Sexual offences act 2003

Critically evaluate the definition of consent for the purposes of sexual offences since the enactment of the Sexual Offences Act 2003, with particular regard to the presumptions in ss.75 and 76.

A number of criminal offences under the Sexual Offences Act 2003 (the Act) require consideration of the issue of consent. The Act states “a person consents
if he agrees by choice, and has the freedom and capacity to make that choice”[1]. Unfortunately, the words used in the Act have
been referred to as “complex and ambiguous concepts, which defy precise definition”[2]. Specifically in relation to Rape, “consent is
relevant to the offence of rape in two ways: lack of consent is part of the actus reus of rape; and the defendant’s lack of a reasonable belief in consent
is part of the mens rea”[3]. This Act attempted to
define consent in statute for the first time. This was presumably thought to be a necessary step because “Consent is at the heart of the offence of rape,
and the issue of whether there was consent, or whether a defendant believed there was consent, forms the key area of dispute in a significant proportion of
rape cases”[4]. Upon further examination of the Act
and decided cases, it seems clear that the new definition of consent has not helped to simplify the issue for the judiciary. There is perhaps evidence to
suggest that the new statutory definitions relating to consent may have actually increased complexity for those dealing with sexual offences.

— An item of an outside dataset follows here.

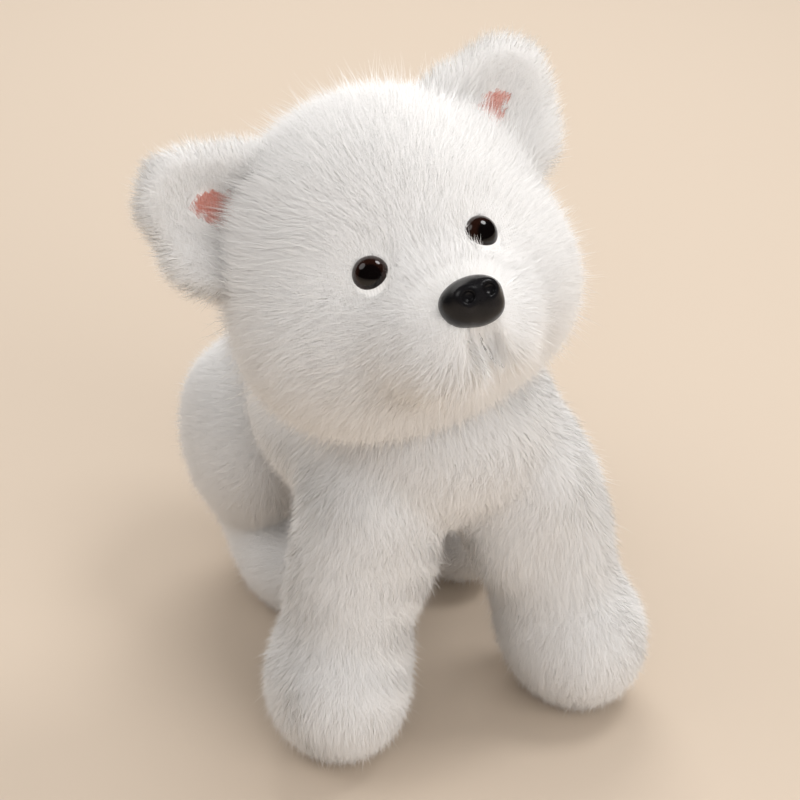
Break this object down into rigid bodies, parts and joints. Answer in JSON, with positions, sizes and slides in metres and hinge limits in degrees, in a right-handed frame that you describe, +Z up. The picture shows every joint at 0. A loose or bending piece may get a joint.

In defining consent in the Act, there is further qualification to the basic proposition provided by Section 74. The Act goes on to set out evidential
presumptions about consent in Section 75. If one of a list of circumstances exist and the alleged offender is aware of that circumstance (for example “the
complainant was asleep or otherwise unconscious at the time of the relevant act”[5]) then the complainant is presumed not to have
consented and it is also presumed that the alleged offender did not believe that they had consented “unless sufficient evidence is adduced”[6] to prove to the contrary. This Section might
appear to create a reverse burden of proof upon the defendant in certain circumstances, something which has been tested through the judicial system. The
particular phrasing used in the Act was looked at in the case of R v Ciccarelli[7] when the Court concluded that the Section did
not reverse the usual standard of proof (beyond reasonable doubt) but instead “before the question of the Appellant’s reasonable belief in the
Complainant’s consent could be left to the jury, some evidence beyond the fanciful or speculative had to be adduced to support the reasonableness of his
belief in her consent”. Provided any such evidence is adduced, then the burden would remain on the Prosecution to prove the elements of the offence beyond
reasonable doubt. Obviously what will amount to some evidence beyond the fanciful or speculative is to be judged carefully in each case as the Act doesn’t
create a simple formula for the Court to follow. The correct application of this Section is not always simple as was highlighted in the case of R v K
(Tamanda)[8] where in the Court of first instance
His Honour Judge Boney QC incorrectly summed up the law in relation to Section 75 of the Act. A direction (later amended after representations from the
defence Barrister) was given to the jury that if they found it proven that the complainant was unlawfully detained by the defendant at the time an alleged
sexual assault occurred, then it “can be taken by you as read that [S] was not consenting, and that the defendant did not believe that she was”[9]. Clearly this was a misstatement of the law
because if the defendant was able to adduce sufficient evidence that either there was consent or that he reasonably believed there was consent, then the
burden of proof would again fall to the prosecution to prove beyond reasonable doubt both that the complainant did not consent and that the defendant did
not reasonably believe she consented.

In addition to the evidential presumptions about consent, there are also two scenarios specified in the Act which if found to exist would provide a
conclusive presumption that the complainant did not consent and that the alleged offender did not reasonably believe that they consented. One such scenario
is where ” the defendant intentionally deceived the complainant as to the nature or purpose of the relevant act”[10]. It is for the prosecution to prove beyond
reasonable doubt that such a scenario did exist and if they can overcome this evidential hurdle then a jury would no longer need to consider whether the
complainant consented or whether the alleged offender reasonably believed that she had consented. In the case of R v Devonald [11] it was held that the jury should have been
allowed to consider whether the complainant in the case had been deceived to masturbate over a webcam and having made that conclusion, it was safe for the
jury to convict the defendant on the basis that his reasonable belief was thereafter irrelevant. Unfortunately, even where there has been deception, it
doesn’t necessarily mean that consent is vitiated as was the case in R v Jheeta [12].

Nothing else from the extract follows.